Her general research interests are in the development of computational
and statistical models across varied applications. Her research is
driven by a desire to discover creative and important ways for societal
advances to march alongside scientific and technological innovation.
Her work is highly interdisciplinary, capitalizing on the strengths of
many individual disciplines by recognizing and integrating them into a
collective approach. Her aim is to harness the power of information
by developing statistical and mathematical models to guide computing
technology toward intelligent information extraction. Her scholarly
publications have appeared in the fields of Political Science,
Geography, Statistics, Economics, Computer Science, High Performance
Computing, Operations Research, Physics, Medicine, Asian American Studies,
Racial and Ethnic Politics, and Law. Her research has been supported
by grants from the National Science Foundation (NSF) as well as computing
allocation grants on the Blue Waters supercomputer, the SDSC Comet
supercomputer, the TACC Stampede2 supercomputer, the PSC Bridges-2
supercomputer, and the NCSA Delta supercomputer.
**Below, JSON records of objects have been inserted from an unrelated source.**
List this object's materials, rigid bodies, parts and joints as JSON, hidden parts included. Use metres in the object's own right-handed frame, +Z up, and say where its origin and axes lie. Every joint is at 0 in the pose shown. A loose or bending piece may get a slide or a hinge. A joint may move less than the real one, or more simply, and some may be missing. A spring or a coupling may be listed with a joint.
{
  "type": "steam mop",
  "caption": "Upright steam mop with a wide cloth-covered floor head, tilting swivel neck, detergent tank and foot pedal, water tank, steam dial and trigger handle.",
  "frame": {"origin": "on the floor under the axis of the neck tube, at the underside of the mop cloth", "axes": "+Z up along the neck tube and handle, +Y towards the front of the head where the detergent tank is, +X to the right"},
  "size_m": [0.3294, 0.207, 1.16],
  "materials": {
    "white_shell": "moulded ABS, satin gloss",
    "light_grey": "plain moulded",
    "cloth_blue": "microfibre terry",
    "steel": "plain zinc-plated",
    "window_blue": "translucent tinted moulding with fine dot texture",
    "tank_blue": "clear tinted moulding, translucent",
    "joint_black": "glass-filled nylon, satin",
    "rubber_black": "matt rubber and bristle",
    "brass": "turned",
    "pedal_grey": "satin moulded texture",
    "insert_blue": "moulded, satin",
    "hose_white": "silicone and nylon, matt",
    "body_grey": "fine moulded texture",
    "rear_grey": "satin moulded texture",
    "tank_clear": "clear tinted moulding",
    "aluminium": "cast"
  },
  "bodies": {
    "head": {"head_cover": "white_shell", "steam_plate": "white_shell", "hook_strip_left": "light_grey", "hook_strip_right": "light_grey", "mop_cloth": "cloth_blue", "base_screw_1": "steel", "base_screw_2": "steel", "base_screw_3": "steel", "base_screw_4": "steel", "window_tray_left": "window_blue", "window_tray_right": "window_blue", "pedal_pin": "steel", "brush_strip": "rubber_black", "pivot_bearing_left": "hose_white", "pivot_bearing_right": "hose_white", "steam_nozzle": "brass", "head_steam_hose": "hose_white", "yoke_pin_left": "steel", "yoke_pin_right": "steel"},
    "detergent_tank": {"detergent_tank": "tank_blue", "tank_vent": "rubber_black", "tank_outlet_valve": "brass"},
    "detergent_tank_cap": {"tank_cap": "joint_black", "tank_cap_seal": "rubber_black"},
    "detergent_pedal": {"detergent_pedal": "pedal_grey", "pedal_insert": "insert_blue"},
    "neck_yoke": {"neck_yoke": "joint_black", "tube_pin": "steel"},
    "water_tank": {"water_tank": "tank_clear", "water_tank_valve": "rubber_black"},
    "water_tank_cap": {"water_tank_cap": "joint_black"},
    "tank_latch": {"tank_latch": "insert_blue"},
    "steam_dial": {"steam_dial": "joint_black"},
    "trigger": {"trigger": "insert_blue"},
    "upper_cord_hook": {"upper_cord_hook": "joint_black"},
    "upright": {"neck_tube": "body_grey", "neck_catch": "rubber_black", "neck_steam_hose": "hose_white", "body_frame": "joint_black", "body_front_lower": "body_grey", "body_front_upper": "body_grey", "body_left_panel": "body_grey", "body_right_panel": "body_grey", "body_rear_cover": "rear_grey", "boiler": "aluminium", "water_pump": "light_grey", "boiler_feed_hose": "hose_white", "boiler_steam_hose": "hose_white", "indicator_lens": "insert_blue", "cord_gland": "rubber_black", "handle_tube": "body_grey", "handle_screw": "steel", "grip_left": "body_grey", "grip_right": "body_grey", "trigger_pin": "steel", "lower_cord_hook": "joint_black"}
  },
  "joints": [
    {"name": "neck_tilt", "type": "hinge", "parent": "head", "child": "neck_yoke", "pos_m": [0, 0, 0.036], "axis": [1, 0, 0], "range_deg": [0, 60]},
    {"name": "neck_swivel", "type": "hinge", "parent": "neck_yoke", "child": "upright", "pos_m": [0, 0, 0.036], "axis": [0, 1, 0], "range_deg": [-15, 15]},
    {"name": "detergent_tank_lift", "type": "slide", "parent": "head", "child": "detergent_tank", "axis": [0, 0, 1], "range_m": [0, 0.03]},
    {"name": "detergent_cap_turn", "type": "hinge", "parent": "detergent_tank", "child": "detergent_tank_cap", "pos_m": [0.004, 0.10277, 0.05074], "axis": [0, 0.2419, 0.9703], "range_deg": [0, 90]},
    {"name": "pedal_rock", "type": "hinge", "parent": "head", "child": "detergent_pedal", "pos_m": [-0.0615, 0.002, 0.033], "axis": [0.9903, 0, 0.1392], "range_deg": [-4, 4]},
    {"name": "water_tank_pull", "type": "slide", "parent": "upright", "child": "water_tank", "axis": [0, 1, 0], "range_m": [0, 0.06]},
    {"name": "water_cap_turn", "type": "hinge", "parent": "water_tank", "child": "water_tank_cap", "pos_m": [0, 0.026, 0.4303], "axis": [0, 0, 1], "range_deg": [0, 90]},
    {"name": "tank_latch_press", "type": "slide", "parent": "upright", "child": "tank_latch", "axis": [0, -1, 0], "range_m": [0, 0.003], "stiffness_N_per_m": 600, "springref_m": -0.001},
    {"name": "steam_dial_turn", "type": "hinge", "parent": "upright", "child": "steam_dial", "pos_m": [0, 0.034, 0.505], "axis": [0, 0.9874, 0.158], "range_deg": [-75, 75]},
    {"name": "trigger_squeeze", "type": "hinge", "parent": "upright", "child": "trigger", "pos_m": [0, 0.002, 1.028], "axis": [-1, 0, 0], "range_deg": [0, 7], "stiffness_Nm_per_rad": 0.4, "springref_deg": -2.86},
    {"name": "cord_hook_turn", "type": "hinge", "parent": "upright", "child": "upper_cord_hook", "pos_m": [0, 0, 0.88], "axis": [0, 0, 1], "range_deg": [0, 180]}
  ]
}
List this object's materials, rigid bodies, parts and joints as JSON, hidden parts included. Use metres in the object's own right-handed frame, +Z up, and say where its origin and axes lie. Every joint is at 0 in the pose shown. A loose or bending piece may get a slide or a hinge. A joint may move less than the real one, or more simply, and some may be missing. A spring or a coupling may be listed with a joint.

Her research has won writing competitions, received best paper awards,
and been recognized with the High Performance Computing Innovation
Excellence Award. Her teaching has often been ranked as excellent
by her students. She has also been awarded fellowships by the John
Simon Guggenheim Memorial Foundation, the Society for Political
Methodology, and the Hoover Institution as well as the Center for
Advanced Study in the Behavioral Sciences at Stanford University.
She has been a member of a number of advisory boards including the
Board of Reviewing Editors for Science magazine, the
Committee of Visitors for the NSF's Social, Behavior, and Economic
Sciences Division, the Educational Advisory Board of the John Simon
Guggenheim Foundation, PI4, an NSF funded program to broaden the
research background and career prospects of mathematics graduate
students, and President Obama's Commission on Election Administration,
as well as a member of eight different NSF Review Panels spanning
directorates in political science, statistics, big data, and
engineering. She has served on the Executive Council of the
American Political Science Association, as editor of the journal,
Political Analysis, as a member of the editorial board for
a dozen journals, and as a reviewer for over 145 different academic
journals, agencies, foundations, or presses, spanning more than a
dozen disciplines.
She has a passion for beautiful mathematics and regularly teaches
mathematics to children in math circles and summer camps. When
not thinking about math or research, you can find her wandering the
world on foot or in pursuit of her youth on the soccer field.